- TASK MATERIAL -
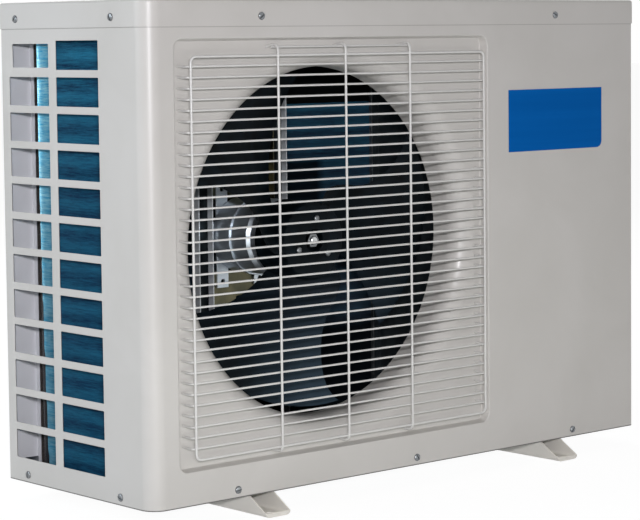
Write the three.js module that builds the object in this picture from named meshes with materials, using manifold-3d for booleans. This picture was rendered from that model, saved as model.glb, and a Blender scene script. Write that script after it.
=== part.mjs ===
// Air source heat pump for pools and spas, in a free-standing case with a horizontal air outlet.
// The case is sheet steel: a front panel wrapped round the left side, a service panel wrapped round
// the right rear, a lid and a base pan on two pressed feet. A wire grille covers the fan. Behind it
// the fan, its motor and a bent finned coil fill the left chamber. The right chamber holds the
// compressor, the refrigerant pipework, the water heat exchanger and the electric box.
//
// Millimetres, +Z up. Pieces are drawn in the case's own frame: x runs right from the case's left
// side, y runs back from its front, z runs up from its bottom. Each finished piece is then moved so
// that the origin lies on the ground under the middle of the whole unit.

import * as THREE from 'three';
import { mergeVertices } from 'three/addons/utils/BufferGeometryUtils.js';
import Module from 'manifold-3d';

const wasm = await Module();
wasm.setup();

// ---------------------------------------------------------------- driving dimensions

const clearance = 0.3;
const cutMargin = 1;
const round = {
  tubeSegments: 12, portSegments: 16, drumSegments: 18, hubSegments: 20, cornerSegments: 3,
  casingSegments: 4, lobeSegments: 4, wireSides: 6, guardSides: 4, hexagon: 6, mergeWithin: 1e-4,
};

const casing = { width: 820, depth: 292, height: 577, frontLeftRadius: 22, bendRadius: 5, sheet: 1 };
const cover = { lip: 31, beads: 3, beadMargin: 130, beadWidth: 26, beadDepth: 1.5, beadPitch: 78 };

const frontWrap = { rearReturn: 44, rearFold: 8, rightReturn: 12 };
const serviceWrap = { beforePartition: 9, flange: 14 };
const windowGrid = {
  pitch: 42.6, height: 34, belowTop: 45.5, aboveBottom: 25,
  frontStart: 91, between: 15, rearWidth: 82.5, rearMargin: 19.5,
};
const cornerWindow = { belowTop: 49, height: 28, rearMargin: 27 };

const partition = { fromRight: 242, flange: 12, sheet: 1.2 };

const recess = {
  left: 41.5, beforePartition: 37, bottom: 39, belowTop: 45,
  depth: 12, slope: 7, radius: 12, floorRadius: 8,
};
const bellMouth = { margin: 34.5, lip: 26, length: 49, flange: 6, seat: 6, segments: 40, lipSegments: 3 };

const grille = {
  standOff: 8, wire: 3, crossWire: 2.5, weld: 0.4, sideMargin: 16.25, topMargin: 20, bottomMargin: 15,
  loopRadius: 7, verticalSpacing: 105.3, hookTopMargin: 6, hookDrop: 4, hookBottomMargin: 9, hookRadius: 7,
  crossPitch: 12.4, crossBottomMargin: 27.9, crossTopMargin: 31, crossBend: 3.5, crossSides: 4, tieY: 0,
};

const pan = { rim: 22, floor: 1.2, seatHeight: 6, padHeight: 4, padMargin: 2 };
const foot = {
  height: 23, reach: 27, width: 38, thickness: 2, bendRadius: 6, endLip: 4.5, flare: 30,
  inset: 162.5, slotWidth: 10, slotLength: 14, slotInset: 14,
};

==

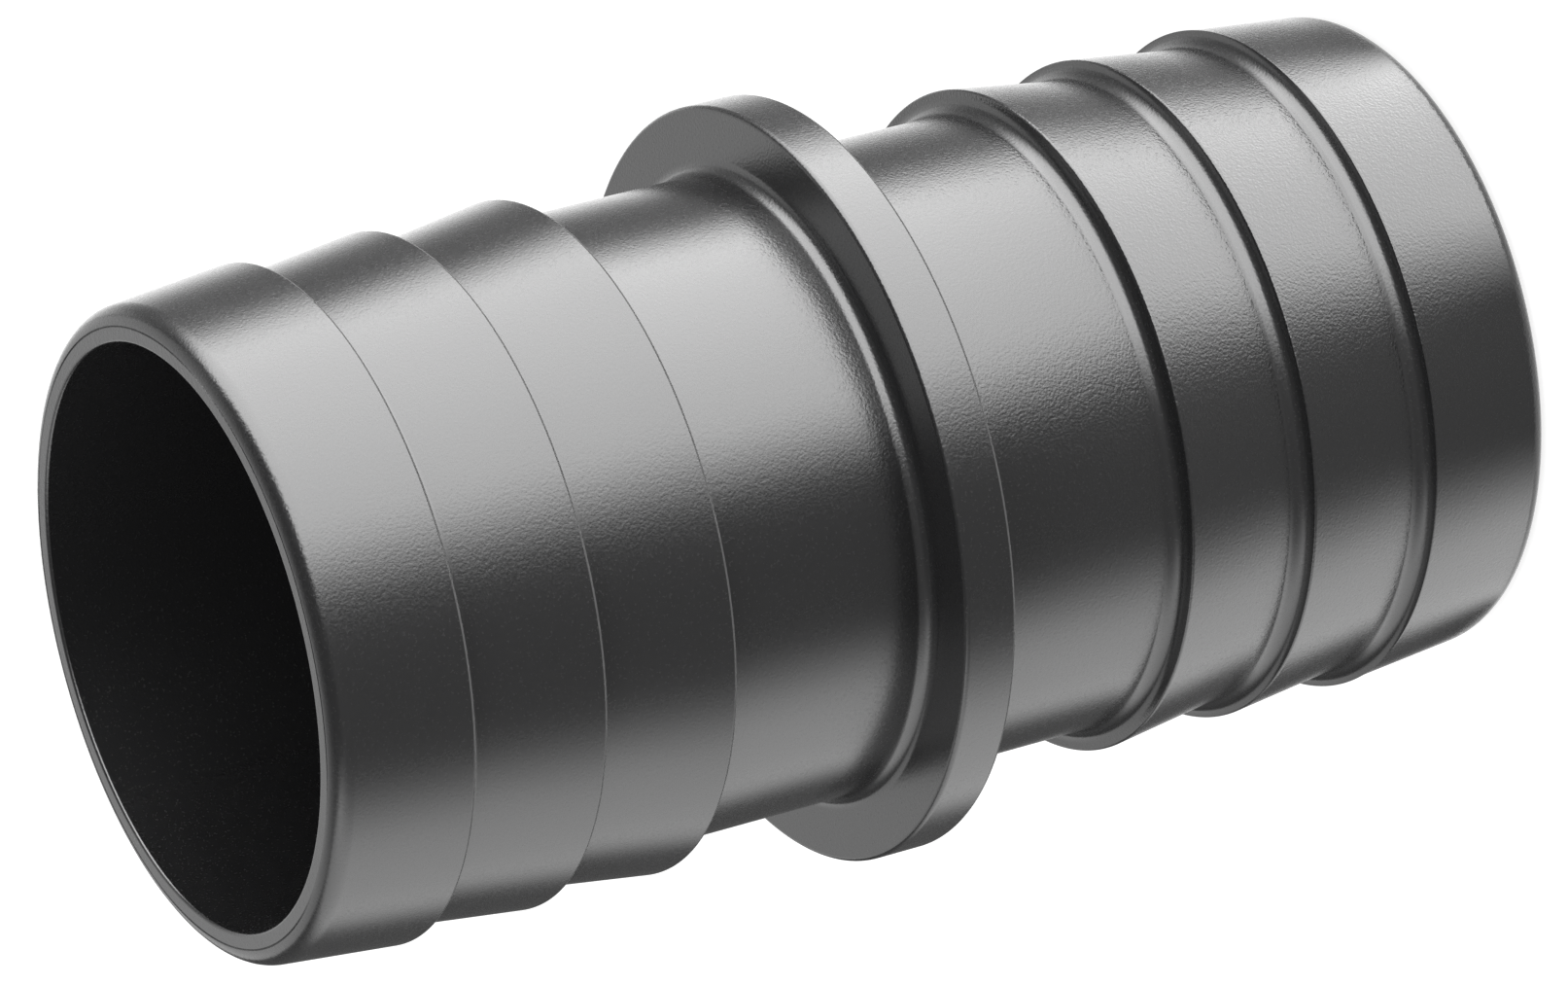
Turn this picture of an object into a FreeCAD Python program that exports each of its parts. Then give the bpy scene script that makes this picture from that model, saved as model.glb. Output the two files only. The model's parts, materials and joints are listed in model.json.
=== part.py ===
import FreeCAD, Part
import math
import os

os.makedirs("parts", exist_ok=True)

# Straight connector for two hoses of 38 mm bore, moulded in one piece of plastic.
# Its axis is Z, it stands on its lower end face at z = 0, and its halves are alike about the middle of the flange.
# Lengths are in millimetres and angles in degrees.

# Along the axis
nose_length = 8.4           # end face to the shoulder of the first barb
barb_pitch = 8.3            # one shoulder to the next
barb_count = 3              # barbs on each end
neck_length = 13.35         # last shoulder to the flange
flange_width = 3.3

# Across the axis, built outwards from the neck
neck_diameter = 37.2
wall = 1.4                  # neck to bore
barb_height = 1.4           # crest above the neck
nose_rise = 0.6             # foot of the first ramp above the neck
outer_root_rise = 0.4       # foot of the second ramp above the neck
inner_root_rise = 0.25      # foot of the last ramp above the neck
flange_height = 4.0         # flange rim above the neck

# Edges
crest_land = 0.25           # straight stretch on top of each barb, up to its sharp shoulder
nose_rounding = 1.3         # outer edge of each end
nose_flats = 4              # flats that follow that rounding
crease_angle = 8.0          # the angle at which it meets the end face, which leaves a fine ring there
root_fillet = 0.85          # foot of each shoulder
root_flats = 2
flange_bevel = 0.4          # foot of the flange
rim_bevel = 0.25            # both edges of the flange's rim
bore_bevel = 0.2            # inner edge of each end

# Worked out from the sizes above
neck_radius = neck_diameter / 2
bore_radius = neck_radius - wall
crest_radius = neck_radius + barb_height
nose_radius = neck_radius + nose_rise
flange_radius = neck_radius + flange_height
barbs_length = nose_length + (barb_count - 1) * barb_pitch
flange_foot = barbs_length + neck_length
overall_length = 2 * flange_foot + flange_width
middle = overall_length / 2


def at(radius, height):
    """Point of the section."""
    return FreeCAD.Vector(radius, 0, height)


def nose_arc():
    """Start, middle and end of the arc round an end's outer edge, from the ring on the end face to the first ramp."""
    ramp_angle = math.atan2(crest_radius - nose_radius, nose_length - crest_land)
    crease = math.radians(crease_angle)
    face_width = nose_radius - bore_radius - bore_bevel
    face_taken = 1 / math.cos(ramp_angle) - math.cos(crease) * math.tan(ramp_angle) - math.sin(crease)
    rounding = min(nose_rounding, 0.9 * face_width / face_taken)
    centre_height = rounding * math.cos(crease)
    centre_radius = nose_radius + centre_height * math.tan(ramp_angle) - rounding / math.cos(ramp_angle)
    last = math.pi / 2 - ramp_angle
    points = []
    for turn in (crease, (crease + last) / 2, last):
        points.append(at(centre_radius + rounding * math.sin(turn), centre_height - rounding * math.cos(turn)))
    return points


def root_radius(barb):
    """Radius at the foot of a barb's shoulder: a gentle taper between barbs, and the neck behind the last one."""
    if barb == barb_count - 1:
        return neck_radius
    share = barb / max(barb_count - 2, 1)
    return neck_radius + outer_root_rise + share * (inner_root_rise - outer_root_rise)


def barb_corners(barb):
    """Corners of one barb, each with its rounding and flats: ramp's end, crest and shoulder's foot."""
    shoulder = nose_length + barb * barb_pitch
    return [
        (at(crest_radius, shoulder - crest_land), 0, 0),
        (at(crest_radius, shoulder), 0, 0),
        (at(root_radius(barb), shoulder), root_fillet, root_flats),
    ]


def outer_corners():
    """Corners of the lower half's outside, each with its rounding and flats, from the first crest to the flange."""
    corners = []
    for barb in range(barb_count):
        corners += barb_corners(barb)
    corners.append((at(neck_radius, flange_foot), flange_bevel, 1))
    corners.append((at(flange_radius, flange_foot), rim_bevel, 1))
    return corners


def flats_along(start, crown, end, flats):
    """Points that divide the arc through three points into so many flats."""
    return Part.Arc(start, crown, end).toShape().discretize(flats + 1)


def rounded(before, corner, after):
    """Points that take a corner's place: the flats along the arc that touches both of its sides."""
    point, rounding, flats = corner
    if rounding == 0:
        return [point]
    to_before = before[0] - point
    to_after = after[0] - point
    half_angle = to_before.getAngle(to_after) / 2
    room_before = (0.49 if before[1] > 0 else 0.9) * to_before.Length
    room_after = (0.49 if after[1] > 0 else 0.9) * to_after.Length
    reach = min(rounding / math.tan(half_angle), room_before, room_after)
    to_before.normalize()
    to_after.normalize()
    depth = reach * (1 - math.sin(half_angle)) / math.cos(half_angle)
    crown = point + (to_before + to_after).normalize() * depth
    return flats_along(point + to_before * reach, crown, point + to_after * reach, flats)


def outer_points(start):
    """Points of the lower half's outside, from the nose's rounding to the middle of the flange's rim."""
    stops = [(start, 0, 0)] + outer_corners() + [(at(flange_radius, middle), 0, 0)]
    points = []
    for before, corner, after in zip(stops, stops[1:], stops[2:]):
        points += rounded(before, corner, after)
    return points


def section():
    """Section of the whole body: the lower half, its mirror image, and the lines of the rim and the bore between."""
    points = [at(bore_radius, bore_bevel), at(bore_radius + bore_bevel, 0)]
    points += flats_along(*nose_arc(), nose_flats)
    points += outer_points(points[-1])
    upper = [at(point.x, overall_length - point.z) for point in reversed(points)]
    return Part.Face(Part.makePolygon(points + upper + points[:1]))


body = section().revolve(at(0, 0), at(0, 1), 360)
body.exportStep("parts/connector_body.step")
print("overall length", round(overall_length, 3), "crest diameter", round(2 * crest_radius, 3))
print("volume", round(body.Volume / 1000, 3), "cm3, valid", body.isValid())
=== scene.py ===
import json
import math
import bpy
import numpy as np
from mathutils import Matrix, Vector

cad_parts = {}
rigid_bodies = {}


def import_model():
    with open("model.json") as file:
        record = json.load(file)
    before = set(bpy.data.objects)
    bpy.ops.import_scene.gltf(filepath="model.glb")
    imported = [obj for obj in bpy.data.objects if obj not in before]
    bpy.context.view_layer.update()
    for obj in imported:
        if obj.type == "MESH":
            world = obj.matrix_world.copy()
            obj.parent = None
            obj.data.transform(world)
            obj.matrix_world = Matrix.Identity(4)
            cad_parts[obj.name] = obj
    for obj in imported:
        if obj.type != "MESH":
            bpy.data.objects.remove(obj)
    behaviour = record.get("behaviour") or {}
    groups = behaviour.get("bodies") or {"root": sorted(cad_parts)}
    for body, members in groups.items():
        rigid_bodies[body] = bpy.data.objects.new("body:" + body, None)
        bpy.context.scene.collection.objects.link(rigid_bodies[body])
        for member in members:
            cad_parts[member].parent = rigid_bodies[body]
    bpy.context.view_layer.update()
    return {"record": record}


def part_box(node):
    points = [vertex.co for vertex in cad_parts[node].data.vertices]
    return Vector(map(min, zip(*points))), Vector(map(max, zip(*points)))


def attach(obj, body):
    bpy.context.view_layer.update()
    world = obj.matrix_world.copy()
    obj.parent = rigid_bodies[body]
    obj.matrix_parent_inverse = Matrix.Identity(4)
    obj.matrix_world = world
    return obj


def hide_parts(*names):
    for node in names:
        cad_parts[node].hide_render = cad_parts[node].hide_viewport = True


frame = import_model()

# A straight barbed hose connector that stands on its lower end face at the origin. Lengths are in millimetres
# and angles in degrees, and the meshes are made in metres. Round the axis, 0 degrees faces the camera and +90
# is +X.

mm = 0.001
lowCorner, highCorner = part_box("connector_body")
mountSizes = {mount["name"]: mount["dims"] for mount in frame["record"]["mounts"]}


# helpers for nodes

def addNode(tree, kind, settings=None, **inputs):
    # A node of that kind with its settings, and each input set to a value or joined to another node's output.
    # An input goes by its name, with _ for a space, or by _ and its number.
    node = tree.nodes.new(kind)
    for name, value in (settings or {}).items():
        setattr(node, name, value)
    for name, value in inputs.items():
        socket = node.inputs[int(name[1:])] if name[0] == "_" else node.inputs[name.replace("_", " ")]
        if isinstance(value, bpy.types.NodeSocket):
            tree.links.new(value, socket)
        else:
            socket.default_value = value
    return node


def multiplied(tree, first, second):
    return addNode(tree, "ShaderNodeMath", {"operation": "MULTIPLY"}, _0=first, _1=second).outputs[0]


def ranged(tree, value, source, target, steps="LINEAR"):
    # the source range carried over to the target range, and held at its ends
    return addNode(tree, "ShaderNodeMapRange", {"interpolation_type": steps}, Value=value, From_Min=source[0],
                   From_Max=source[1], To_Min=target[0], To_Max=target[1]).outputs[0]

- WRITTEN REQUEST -
Retype the portion of the data above that starts on the line with "body = section().revolve(at(0, 0), at(0, 1), 360)" and finishes on the line with "obj.parent = None", including both of those lines.

- WORKED SOLUTION -
body = section().revolve(at(0, 0), at(0, 1), 360)
body.exportStep("parts/connector_body.step")
print("overall length", round(overall_length, 3), "crest diameter", round(2 * crest_radius, 3))
print("volume", round(body.Volume / 1000, 3), "cm3, valid", body.isValid())
=== scene.py ===
import json
import math
import bpy
import numpy as np
from mathutils import Matrix, Vector

cad_parts = {}
rigid_bodies = {}


def import_model():
    with open("model.json") as file:
        record = json.load(file)
    before = set(bpy.data.objects)
    bpy.ops.import_scene.gltf(filepath="model.glb")
    imported = [obj for obj in bpy.data.objects if obj not in before]
    bpy.context.view_layer.update()
    for obj in imported:
        if obj.type == "MESH":
            world = obj.matrix_world.copy()
            obj.parent = None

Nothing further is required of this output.